### WHAT THE EXERCISE ASKS
Starting at the line containing "pieces = make_base_walls()", please quote every line up to and including the line containing "obj.parent = empty", exactly, and nothing beyond.

### PROVIDED RECORDS
________________________________________

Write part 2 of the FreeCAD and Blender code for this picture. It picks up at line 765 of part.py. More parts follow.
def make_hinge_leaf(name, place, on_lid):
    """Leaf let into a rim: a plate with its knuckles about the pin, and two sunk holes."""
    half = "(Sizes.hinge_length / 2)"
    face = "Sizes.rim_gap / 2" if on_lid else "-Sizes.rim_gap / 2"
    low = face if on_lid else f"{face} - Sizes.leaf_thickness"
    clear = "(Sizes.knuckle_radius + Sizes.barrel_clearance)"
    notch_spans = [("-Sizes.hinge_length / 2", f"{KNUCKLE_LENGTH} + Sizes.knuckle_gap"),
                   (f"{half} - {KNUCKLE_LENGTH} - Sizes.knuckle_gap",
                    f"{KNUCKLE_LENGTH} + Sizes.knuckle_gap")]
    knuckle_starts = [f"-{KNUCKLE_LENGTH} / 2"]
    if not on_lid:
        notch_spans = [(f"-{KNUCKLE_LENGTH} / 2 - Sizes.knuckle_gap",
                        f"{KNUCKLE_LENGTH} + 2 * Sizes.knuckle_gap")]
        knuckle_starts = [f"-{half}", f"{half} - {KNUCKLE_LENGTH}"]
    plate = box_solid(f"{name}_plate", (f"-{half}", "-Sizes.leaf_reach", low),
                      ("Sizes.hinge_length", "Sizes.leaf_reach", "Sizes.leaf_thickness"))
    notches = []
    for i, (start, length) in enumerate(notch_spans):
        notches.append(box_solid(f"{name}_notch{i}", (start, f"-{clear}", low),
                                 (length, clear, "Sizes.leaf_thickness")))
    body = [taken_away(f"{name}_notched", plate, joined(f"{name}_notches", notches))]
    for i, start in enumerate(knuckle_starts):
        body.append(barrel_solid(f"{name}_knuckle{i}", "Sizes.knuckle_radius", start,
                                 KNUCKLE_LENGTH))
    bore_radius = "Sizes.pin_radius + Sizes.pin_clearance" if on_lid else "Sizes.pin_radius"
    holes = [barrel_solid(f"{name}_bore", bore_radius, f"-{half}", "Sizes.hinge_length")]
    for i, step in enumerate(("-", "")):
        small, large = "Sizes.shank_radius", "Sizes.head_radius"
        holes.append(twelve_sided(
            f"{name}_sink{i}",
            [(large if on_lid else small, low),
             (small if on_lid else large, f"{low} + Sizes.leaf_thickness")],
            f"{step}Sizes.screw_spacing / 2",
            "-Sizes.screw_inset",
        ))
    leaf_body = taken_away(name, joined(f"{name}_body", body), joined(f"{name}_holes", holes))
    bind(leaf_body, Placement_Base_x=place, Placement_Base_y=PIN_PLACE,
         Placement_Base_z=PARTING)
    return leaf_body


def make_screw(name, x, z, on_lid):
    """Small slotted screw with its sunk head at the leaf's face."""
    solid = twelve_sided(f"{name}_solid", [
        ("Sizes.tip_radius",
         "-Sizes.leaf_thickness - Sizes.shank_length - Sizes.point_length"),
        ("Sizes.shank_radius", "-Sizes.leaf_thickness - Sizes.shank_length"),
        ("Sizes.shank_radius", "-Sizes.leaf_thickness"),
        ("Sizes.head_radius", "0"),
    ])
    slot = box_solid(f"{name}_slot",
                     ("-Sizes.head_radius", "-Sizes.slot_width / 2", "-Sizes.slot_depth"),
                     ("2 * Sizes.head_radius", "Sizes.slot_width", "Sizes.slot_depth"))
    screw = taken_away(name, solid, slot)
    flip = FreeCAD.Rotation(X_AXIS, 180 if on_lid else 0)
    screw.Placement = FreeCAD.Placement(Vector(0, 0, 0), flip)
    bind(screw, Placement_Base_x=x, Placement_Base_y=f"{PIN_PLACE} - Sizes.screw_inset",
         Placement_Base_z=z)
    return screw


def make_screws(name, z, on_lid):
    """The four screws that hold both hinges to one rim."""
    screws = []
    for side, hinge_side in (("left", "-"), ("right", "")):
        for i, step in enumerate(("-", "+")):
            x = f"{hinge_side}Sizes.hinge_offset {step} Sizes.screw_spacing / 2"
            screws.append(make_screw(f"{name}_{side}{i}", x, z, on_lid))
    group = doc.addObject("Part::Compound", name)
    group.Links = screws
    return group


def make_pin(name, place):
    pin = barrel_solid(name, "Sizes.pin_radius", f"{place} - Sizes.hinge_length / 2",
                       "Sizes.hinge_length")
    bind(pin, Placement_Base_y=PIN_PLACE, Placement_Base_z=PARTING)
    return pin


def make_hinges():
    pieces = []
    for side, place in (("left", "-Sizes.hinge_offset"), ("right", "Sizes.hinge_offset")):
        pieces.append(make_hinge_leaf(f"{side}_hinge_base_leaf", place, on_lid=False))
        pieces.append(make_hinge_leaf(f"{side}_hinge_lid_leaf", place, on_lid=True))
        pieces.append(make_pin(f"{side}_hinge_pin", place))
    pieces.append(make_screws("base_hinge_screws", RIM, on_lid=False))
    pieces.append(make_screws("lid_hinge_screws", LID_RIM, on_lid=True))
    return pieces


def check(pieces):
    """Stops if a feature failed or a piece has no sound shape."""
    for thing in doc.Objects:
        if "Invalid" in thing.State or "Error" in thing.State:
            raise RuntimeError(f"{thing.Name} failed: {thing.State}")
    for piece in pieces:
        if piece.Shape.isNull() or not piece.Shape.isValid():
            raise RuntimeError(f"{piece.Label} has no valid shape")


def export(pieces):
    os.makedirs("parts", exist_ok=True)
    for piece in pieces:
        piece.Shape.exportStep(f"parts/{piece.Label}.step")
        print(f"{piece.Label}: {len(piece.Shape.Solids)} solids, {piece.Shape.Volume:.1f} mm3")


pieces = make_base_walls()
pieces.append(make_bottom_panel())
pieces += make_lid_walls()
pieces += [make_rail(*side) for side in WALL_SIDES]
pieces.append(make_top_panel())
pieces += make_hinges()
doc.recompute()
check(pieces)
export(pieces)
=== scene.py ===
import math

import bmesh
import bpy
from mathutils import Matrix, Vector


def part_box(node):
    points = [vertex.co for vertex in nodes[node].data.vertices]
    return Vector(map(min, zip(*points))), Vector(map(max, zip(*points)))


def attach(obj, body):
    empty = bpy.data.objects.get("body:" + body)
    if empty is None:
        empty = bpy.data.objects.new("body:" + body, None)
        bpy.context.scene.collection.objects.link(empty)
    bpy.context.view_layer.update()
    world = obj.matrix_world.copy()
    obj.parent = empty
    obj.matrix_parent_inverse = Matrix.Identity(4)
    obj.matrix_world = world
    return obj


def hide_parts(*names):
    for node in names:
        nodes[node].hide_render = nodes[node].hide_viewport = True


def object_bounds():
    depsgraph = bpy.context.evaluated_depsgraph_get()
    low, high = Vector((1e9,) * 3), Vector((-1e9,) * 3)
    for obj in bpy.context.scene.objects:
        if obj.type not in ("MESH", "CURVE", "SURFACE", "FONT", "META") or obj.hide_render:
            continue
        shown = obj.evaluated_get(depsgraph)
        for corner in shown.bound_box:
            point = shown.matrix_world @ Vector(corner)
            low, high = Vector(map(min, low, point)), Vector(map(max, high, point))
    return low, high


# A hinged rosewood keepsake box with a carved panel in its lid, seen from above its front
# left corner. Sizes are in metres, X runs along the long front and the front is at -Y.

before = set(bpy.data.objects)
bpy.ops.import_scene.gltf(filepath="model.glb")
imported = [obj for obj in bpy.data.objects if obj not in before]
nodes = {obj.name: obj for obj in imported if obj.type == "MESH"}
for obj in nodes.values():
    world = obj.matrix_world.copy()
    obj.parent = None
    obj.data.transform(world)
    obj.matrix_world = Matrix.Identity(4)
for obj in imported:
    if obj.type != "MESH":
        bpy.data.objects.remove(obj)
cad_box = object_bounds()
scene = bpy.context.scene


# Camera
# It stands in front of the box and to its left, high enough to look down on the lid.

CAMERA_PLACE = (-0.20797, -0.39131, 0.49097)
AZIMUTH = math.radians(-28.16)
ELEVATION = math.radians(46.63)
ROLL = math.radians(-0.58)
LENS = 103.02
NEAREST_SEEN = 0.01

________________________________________

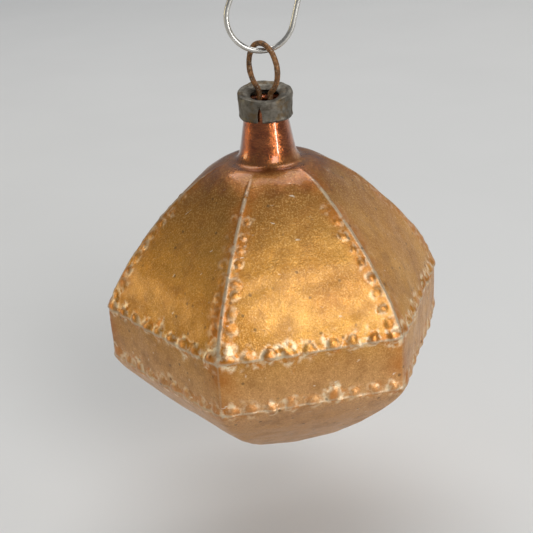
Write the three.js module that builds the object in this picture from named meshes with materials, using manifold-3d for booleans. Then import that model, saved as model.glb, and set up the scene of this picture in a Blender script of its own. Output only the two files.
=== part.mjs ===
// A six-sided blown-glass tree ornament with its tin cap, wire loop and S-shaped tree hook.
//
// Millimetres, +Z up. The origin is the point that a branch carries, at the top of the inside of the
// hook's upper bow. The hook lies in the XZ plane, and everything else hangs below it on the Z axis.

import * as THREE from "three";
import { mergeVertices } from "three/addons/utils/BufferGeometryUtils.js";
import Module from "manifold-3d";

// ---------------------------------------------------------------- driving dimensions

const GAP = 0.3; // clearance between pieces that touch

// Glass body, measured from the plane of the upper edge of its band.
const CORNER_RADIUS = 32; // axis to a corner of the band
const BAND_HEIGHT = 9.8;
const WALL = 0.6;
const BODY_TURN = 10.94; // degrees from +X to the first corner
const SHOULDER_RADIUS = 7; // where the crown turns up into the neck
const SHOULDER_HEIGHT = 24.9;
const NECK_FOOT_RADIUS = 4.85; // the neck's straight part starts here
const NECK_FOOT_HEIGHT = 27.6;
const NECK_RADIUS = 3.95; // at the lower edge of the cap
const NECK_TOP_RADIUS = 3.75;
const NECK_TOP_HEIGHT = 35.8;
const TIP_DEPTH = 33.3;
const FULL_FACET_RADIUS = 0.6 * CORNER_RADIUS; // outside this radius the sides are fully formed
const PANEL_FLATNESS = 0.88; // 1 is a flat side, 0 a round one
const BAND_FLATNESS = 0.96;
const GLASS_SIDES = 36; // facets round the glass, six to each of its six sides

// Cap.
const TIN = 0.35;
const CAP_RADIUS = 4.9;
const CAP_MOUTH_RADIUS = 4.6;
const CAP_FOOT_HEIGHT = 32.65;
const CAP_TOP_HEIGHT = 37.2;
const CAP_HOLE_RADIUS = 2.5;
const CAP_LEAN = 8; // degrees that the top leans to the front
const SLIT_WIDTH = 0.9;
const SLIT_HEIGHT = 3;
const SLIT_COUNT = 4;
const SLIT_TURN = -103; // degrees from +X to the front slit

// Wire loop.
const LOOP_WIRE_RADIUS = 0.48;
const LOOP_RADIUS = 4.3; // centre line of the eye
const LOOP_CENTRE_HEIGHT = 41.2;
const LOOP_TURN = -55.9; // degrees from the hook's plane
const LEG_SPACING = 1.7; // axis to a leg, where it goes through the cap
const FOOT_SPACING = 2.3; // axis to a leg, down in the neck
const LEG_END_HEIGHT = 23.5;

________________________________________

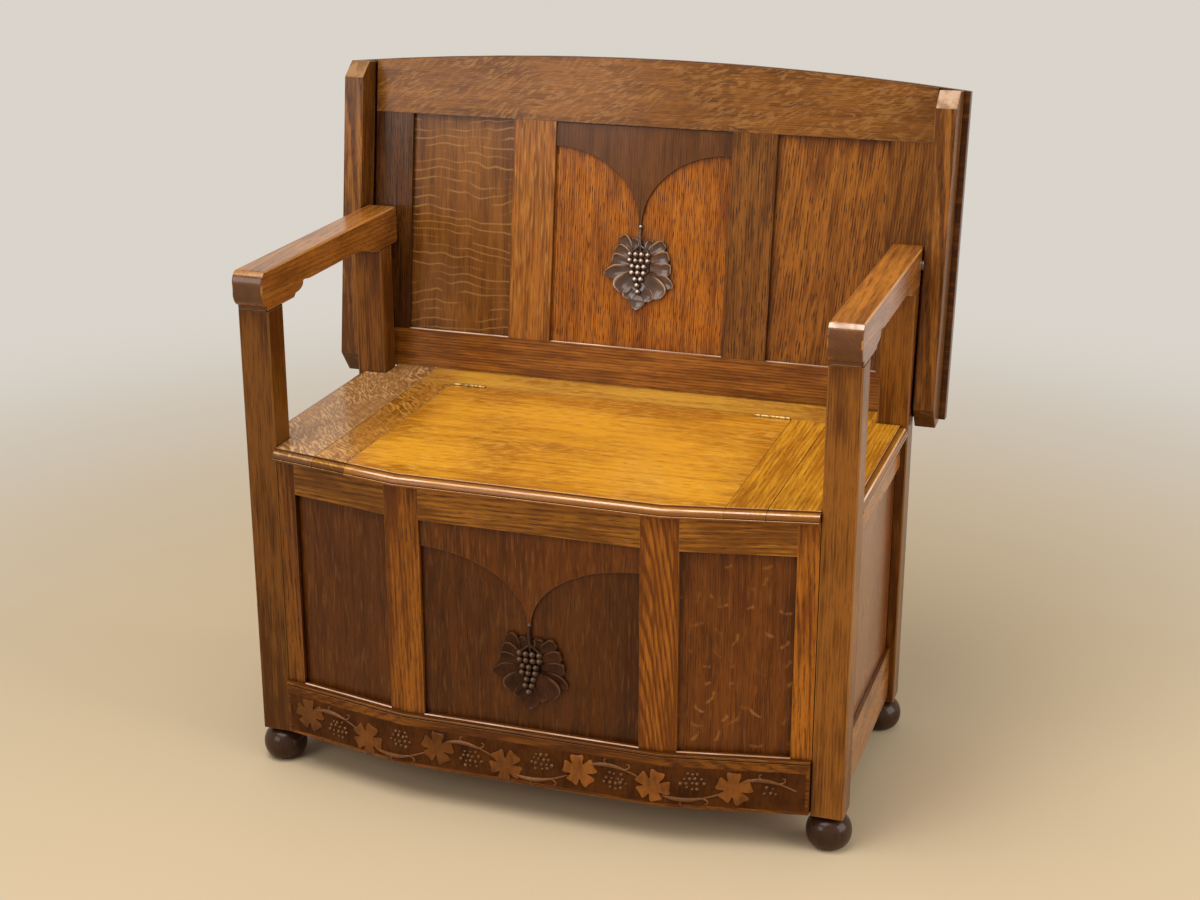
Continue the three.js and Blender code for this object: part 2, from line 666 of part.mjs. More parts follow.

________________________________________

### EXERCISE RESULT
pieces = make_base_walls()
pieces.append(make_bottom_panel())
pieces += make_lid_walls()
pieces += [make_rail(*side) for side in WALL_SIDES]
pieces.append(make_top_panel())
pieces += make_hinges()
doc.recompute()
check(pieces)
export(pieces)
=== scene.py ===
import math

import bmesh
import bpy
from mathutils import Matrix, Vector


def part_box(node):
    points = [vertex.co for vertex in nodes[node].data.vertices]
    return Vector(map(min, zip(*points))), Vector(map(max, zip(*points)))


def attach(obj, body):
    empty = bpy.data.objects.get("body:" + body)
    if empty is None:
        empty = bpy.data.objects.new("body:" + body, None)
        bpy.context.scene.collection.objects.link(empty)
    bpy.context.view_layer.update()
    world = obj.matrix_world.copy()
    obj.parent = empty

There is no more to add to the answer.